═══ Recorded data

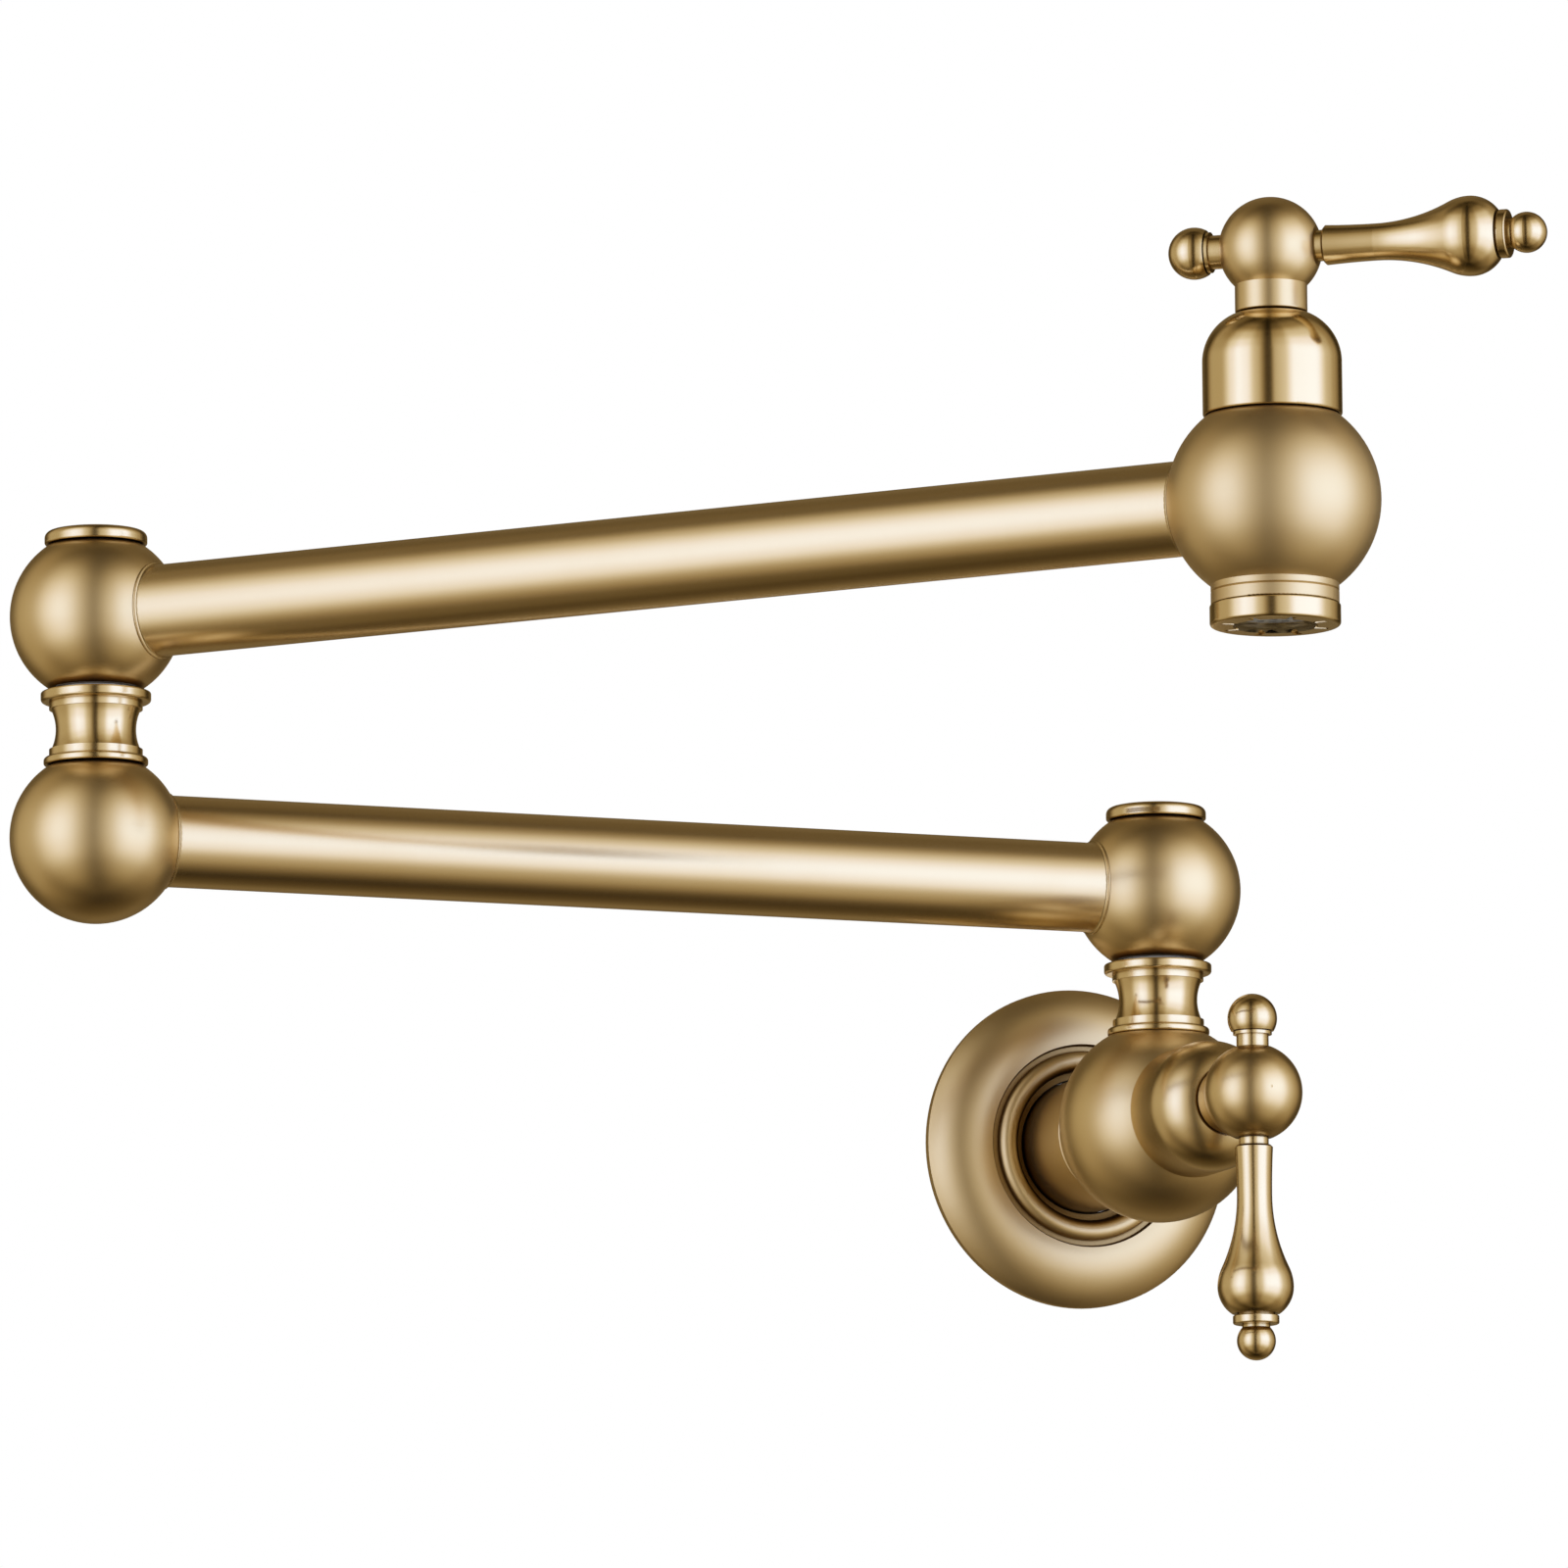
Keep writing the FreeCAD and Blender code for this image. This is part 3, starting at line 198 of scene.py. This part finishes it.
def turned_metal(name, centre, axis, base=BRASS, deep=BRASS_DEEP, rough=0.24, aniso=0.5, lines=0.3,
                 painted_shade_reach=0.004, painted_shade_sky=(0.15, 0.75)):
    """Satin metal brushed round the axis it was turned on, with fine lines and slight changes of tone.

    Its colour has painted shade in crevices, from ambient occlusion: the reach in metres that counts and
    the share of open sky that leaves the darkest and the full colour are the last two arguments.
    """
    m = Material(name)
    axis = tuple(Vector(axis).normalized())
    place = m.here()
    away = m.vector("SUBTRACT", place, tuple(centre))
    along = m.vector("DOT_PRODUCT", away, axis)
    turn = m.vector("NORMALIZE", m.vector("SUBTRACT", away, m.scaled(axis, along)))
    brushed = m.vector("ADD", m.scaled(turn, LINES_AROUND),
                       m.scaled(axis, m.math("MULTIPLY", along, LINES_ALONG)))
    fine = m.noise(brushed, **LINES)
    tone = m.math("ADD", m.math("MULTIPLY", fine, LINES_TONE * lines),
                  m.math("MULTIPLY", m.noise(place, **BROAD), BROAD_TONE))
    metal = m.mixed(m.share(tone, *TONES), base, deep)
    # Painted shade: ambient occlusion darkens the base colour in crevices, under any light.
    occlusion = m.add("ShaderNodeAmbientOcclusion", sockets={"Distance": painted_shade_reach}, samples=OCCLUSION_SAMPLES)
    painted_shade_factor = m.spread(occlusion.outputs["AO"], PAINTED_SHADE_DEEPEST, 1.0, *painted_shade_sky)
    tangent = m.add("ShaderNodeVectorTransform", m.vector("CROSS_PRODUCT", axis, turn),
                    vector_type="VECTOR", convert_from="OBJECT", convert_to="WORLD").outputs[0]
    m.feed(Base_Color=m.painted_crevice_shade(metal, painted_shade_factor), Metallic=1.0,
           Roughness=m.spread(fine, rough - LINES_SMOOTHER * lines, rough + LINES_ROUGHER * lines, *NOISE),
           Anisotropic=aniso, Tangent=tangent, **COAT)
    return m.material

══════
═══ Recorded data

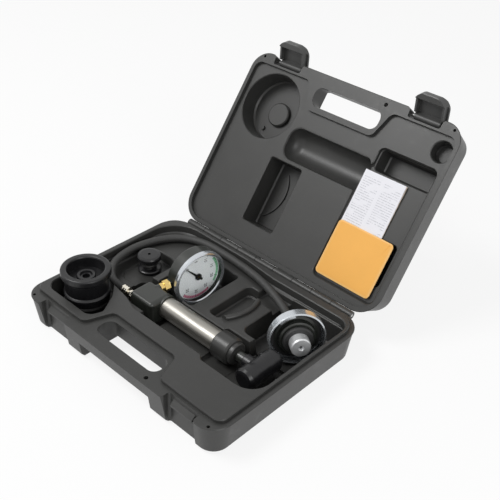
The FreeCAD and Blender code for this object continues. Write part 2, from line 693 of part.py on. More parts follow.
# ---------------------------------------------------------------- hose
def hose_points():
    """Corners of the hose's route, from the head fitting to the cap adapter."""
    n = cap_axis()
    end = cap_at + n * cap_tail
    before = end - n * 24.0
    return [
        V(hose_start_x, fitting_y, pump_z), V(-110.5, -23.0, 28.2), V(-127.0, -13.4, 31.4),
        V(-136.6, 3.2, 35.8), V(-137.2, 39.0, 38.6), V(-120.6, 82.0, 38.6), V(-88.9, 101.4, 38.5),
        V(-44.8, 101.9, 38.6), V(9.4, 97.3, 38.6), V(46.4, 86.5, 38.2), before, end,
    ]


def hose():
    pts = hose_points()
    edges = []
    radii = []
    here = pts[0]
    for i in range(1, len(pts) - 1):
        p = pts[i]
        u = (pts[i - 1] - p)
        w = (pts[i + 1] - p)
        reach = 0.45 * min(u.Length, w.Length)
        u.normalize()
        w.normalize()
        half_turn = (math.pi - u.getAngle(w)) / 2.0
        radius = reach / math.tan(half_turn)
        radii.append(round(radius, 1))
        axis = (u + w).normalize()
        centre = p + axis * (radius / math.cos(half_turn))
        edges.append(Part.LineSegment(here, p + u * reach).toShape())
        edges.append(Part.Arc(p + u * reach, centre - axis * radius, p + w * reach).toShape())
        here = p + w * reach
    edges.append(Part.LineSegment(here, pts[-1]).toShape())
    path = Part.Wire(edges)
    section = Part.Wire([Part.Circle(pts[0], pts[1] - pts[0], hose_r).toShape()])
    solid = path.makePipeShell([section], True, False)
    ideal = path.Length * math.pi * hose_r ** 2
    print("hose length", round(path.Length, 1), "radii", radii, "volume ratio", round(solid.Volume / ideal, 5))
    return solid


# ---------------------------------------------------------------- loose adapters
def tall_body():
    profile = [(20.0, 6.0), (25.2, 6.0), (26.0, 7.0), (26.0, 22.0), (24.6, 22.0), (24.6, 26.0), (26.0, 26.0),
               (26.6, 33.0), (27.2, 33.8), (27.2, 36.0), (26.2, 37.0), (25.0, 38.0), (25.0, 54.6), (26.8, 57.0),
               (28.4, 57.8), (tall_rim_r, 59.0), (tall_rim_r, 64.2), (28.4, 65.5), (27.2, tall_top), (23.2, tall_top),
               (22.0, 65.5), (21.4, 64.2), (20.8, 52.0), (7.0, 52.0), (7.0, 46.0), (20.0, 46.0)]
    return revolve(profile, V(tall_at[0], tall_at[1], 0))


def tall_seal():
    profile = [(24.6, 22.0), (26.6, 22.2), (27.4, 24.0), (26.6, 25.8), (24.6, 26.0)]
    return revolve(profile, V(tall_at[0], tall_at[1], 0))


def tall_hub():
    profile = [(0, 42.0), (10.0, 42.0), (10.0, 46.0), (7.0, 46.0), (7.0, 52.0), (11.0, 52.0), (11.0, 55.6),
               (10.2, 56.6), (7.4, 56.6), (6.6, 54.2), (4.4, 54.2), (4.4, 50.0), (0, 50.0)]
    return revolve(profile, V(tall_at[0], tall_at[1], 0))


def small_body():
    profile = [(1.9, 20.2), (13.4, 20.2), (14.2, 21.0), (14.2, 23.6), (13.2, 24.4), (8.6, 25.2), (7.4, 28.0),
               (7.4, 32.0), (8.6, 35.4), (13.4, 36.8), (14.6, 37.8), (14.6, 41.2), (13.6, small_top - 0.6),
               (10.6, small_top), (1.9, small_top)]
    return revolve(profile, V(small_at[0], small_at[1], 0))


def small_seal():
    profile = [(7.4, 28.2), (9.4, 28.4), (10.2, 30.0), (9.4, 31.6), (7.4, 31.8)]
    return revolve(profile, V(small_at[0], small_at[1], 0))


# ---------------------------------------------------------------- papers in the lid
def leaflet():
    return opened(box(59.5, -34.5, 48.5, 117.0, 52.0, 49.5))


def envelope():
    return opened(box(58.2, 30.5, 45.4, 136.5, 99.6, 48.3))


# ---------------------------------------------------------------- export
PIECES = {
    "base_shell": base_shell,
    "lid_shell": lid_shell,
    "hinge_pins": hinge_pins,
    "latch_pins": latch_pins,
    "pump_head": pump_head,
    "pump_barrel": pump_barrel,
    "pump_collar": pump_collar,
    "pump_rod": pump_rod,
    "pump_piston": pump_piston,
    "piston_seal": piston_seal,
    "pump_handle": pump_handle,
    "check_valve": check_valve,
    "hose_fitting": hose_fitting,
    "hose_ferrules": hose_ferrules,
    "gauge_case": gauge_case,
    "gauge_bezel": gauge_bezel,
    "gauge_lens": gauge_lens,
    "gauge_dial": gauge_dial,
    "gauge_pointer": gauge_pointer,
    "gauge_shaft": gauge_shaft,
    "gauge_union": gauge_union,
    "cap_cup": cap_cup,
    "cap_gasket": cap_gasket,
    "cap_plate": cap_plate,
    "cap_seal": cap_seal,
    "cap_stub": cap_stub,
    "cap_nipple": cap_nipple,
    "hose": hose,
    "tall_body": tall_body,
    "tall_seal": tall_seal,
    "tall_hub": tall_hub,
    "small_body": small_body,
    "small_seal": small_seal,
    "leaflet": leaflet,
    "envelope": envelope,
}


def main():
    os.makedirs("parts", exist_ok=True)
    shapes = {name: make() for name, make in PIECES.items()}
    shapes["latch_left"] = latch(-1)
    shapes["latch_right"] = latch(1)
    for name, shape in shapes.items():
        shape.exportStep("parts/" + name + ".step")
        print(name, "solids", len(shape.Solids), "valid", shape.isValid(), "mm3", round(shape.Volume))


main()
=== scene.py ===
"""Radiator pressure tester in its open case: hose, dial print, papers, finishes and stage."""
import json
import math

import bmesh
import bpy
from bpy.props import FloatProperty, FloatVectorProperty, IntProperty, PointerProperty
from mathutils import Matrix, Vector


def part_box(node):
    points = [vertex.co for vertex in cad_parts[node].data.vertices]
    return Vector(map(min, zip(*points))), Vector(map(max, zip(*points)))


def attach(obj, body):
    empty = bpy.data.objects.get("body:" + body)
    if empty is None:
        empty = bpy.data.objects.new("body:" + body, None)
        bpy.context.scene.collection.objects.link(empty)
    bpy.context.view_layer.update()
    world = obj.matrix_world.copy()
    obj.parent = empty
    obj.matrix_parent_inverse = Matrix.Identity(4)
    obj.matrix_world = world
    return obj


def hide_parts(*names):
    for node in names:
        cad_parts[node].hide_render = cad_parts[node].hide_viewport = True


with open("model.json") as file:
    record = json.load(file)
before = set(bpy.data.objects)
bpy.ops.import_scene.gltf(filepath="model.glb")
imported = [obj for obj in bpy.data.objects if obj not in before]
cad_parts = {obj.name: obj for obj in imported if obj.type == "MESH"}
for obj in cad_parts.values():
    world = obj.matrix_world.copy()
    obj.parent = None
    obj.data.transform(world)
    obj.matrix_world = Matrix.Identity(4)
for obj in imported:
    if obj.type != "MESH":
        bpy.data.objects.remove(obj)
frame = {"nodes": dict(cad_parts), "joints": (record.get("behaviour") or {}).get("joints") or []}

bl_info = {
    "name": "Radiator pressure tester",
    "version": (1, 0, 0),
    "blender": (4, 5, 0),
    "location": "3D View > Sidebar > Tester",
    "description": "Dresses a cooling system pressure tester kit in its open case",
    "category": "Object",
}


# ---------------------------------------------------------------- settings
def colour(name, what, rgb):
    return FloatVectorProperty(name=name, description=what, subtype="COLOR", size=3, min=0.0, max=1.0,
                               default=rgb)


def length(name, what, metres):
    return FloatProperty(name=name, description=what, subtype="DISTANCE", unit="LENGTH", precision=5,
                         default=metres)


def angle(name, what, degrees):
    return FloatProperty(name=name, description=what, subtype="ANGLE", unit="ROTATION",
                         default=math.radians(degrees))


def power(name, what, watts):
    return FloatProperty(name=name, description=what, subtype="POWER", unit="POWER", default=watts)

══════
═══ Recorded data

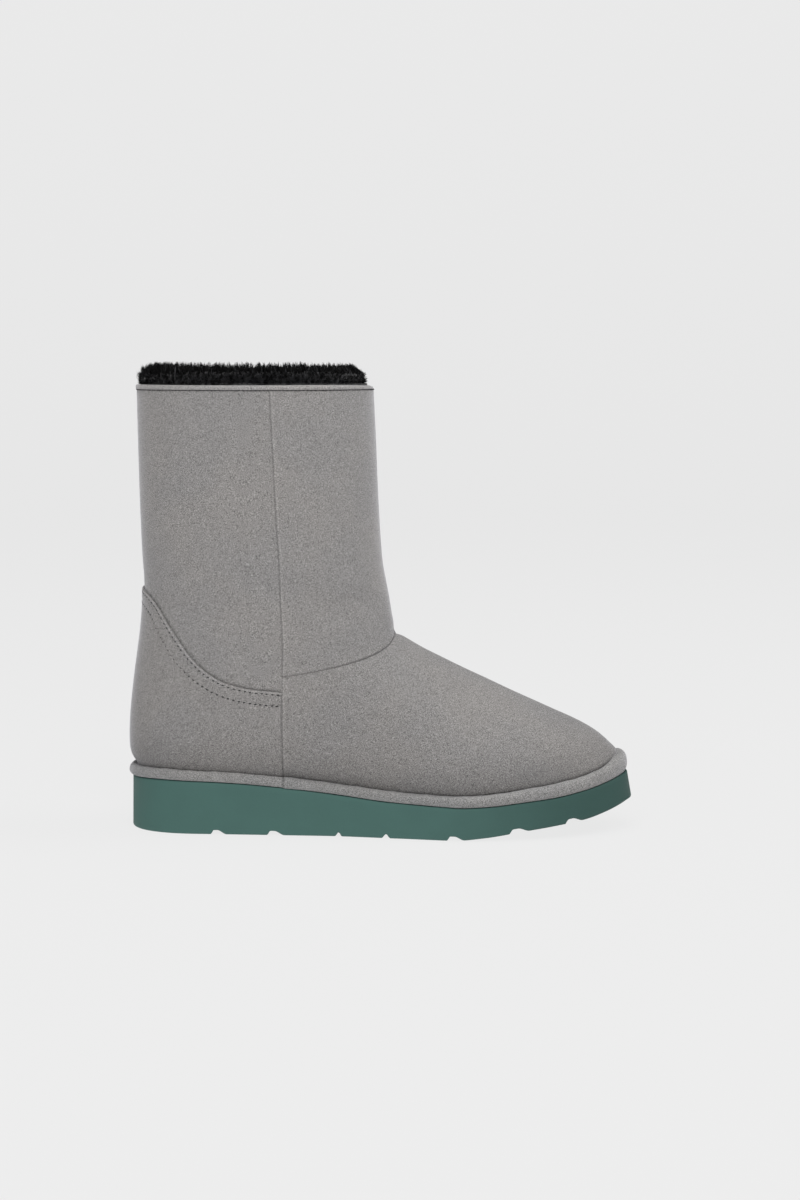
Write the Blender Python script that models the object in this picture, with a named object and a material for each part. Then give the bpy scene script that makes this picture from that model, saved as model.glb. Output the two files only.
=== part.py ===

══════

(Direction): Go through the material above and output exactly the lines from the one containing "for name, make" through the one containing "obj.data.transform(world)".

(Result of this task):
    shapes = {name: make() for name, make in PIECES.items()}
    shapes["latch_left"] = latch(-1)
    shapes["latch_right"] = latch(1)
    for name, shape in shapes.items():
        shape.exportStep("parts/" + name + ".step")
        print(name, "solids", len(shape.Solids), "valid", shape.isValid(), "mm3", round(shape.Volume))


main()
=== scene.py ===
"""Radiator pressure tester in its open case: hose, dial print, papers, finishes and stage."""
import json
import math

import bmesh
import bpy
from bpy.props import FloatProperty, FloatVectorProperty, IntProperty, PointerProperty
from mathutils import Matrix, Vector


def part_box(node):
    points = [vertex.co for vertex in cad_parts[node].data.vertices]
    return Vector(map(min, zip(*points))), Vector(map(max, zip(*points)))


def attach(obj, body):
    empty = bpy.data.objects.get("body:" + body)
    if empty is None:
        empty = bpy.data.objects.new("body:" + body, None)
        bpy.context.scene.collection.objects.link(empty)
    bpy.context.view_layer.update()
    world = obj.matrix_world.copy()
    obj.parent = empty
    obj.matrix_parent_inverse = Matrix.Identity(4)
    obj.matrix_world = world
    return obj


def hide_parts(*names):
    for node in names:
        cad_parts[node].hide_render = cad_parts[node].hide_viewport = True


with open("model.json") as file:
    record = json.load(file)
before = set(bpy.data.objects)
bpy.ops.import_scene.gltf(filepath="model.glb")
imported = [obj for obj in bpy.data.objects if obj not in before]
cad_parts = {obj.name: obj for obj in imported if obj.type == "MESH"}
for obj in cad_parts.values():
    world = obj.matrix_world.copy()
    obj.parent = None
    obj.data.transform(world)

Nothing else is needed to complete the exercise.